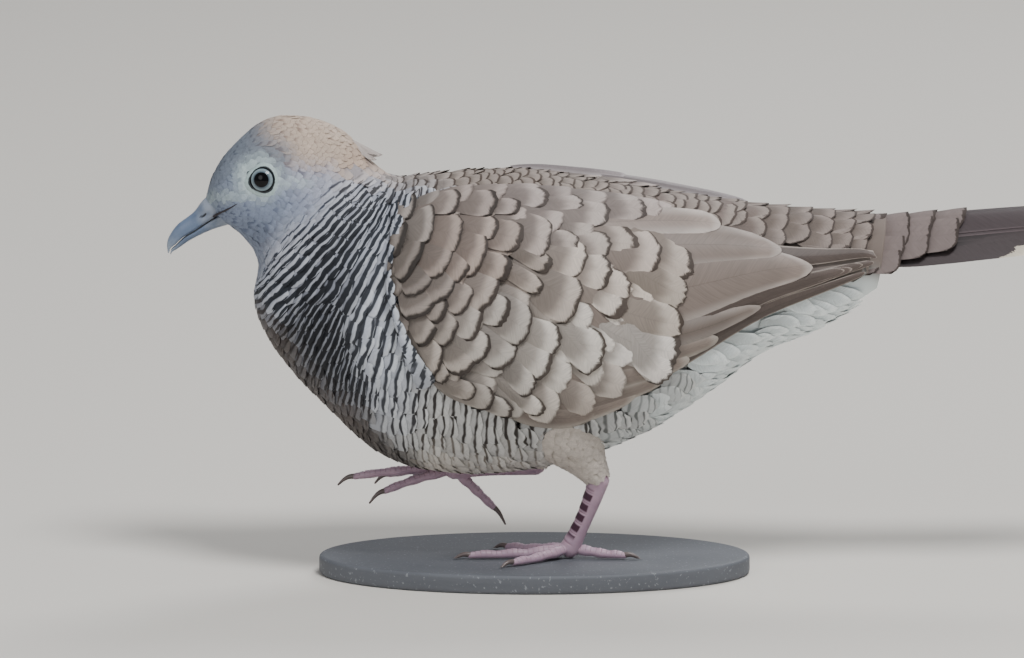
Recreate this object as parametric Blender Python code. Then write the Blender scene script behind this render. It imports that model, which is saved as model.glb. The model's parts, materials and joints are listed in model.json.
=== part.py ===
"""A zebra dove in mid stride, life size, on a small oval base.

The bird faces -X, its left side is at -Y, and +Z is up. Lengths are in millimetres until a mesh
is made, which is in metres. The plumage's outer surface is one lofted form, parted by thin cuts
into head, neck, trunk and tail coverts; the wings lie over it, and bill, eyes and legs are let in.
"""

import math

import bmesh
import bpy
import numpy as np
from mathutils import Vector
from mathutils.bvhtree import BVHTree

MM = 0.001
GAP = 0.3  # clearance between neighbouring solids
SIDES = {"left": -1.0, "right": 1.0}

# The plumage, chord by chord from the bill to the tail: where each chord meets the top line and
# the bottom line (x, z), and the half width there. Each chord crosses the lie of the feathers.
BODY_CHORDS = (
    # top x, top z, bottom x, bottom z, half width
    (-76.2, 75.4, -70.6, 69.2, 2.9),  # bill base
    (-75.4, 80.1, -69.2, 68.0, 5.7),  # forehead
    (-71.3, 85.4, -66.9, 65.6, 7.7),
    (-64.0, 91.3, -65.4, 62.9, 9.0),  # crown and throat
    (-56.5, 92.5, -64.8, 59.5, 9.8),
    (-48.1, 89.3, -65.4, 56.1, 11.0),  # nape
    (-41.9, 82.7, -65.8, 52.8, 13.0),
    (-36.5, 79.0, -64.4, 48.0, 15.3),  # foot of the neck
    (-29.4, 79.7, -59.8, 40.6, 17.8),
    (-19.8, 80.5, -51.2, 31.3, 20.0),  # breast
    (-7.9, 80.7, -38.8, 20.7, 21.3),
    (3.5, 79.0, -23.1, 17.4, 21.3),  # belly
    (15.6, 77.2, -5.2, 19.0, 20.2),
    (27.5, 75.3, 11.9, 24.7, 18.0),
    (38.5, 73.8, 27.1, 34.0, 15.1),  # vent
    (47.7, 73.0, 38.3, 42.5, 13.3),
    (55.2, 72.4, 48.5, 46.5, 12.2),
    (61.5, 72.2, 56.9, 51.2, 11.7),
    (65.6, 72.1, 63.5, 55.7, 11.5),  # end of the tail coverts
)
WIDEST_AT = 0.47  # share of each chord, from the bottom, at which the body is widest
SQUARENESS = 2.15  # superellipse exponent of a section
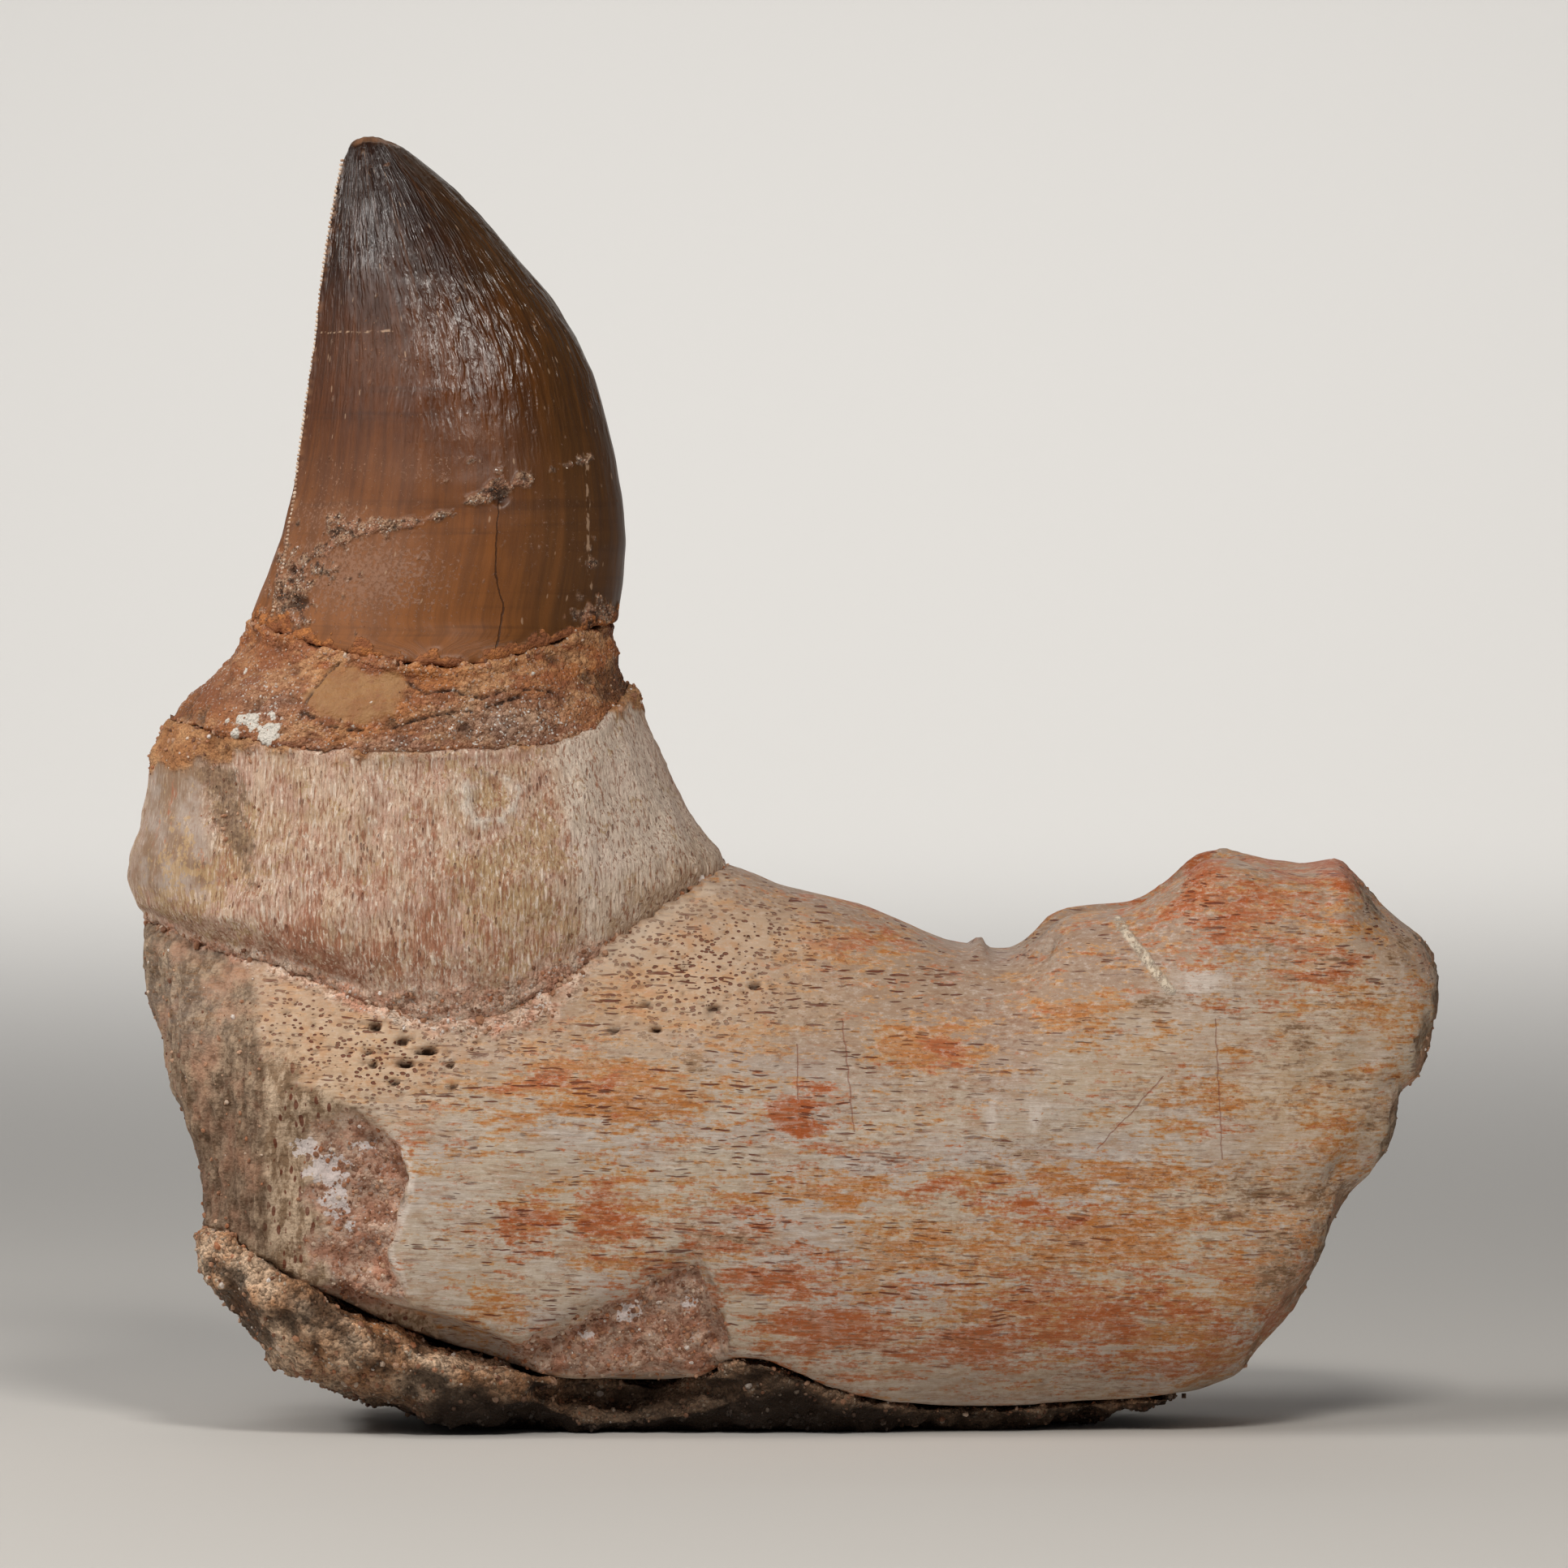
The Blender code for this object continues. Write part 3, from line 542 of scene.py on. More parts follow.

* [PROBLEM TO SOLVE]: Write the entire listing out again, word for word.

* [EXERCISE RESULT]:
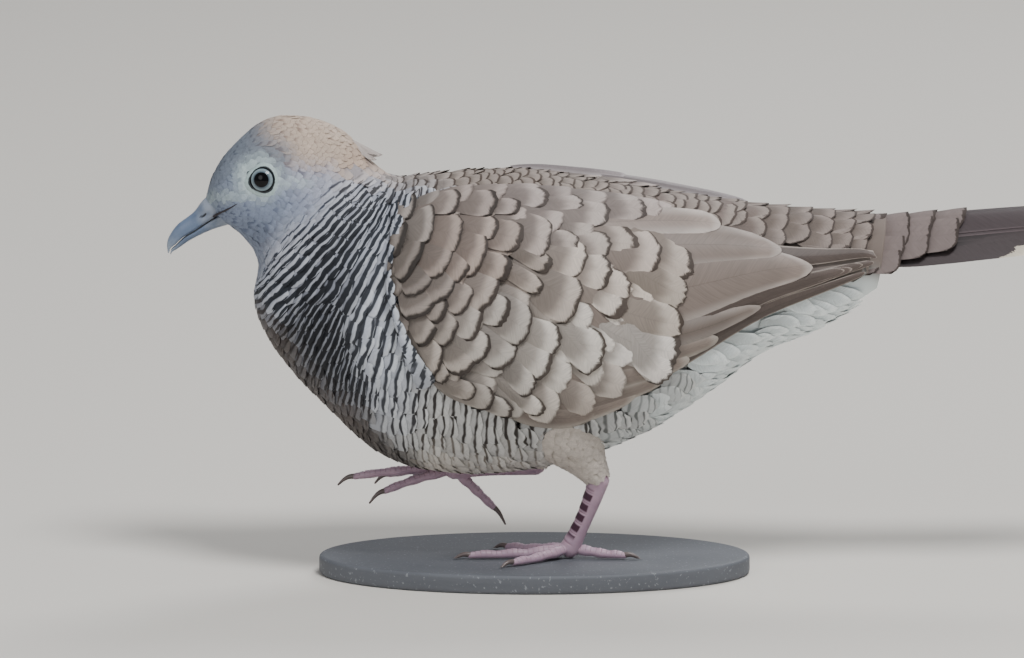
Recreate this object as parametric Blender Python code. Then write the Blender scene script behind this render. It imports that model, which is saved as model.glb. The model's parts, materials and joints are listed in model.json.
=== part.py ===
"""A zebra dove in mid stride, life size, on a small oval base.

The bird faces -X, its left side is at -Y, and +Z is up. Lengths are in millimetres until a mesh
is made, which is in metres. The plumage's outer surface is one lofted form, parted by thin cuts
into head, neck, trunk and tail coverts; the wings lie over it, and bill, eyes and legs are let in.
"""

import math

import bmesh
import bpy
import numpy as np
from mathutils import Vector
from mathutils.bvhtree import BVHTree

MM = 0.001
GAP = 0.3  # clearance between neighbouring solids
SIDES = {"left": -1.0, "right": 1.0}

# The plumage, chord by chord from the bill to the tail: where each chord meets the top line and
# the bottom line (x, z), and the half width there. Each chord crosses the lie of the feathers.
BODY_CHORDS = (
    # top x, top z, bottom x, bottom z, half width
    (-76.2, 75.4, -70.6, 69.2, 2.9),  # bill base
    (-75.4, 80.1, -69.2, 68.0, 5.7),  # forehead
    (-71.3, 85.4, -66.9, 65.6, 7.7),
    (-64.0, 91.3, -65.4, 62.9, 9.0),  # crown and throat
    (-56.5, 92.5, -64.8, 59.5, 9.8),
    (-48.1, 89.3, -65.4, 56.1, 11.0),  # nape
    (-41.9, 82.7, -65.8, 52.8, 13.0),
    (-36.5, 79.0, -64.4, 48.0, 15.3),  # foot of the neck
    (-29.4, 79.7, -59.8, 40.6, 17.8),
    (-19.8, 80.5, -51.2, 31.3, 20.0),  # breast
    (-7.9, 80.7, -38.8, 20.7, 21.3),
    (3.5, 79.0, -23.1, 17.4, 21.3),  # belly
    (15.6, 77.2, -5.2, 19.0, 20.2),
    (27.5, 75.3, 11.9, 24.7, 18.0),
    (38.5, 73.8, 27.1, 34.0, 15.1),  # vent
    (47.7, 73.0, 38.3, 42.5, 13.3),
    (55.2, 72.4, 48.5, 46.5, 12.2),
    (61.5, 72.2, 56.9, 51.2, 11.7),
    (65.6, 72.1, 63.5, 55.7, 11.5),  # end of the tail coverts
)
WIDEST_AT = 0.47  # share of each chord, from the bottom, at which the body is widest
SQUARENESS = 2.15  # superellipse exponent of a section
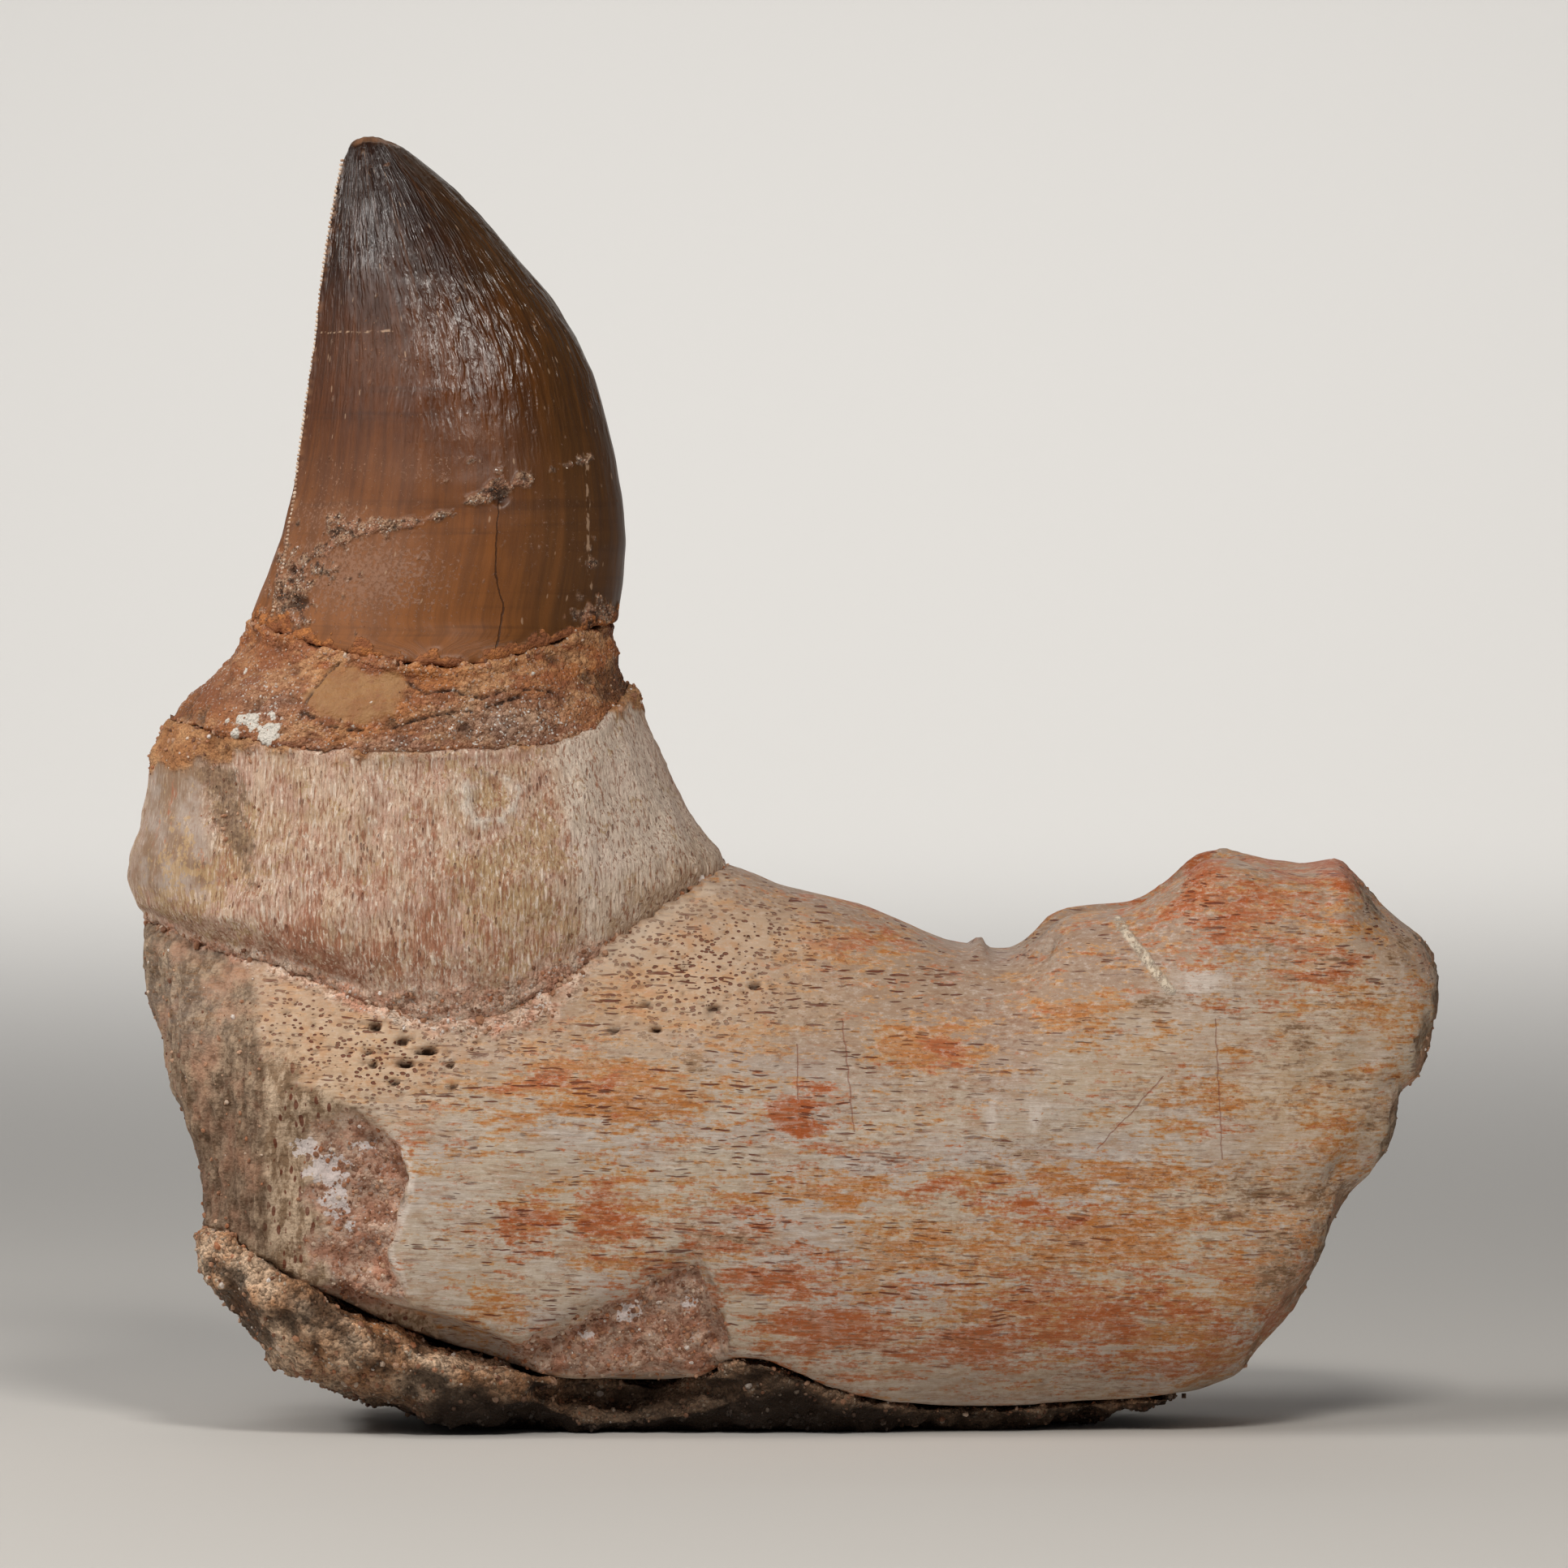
The Blender code for this object continues. Write part 3, from line 542 of scene.py on. More parts follow.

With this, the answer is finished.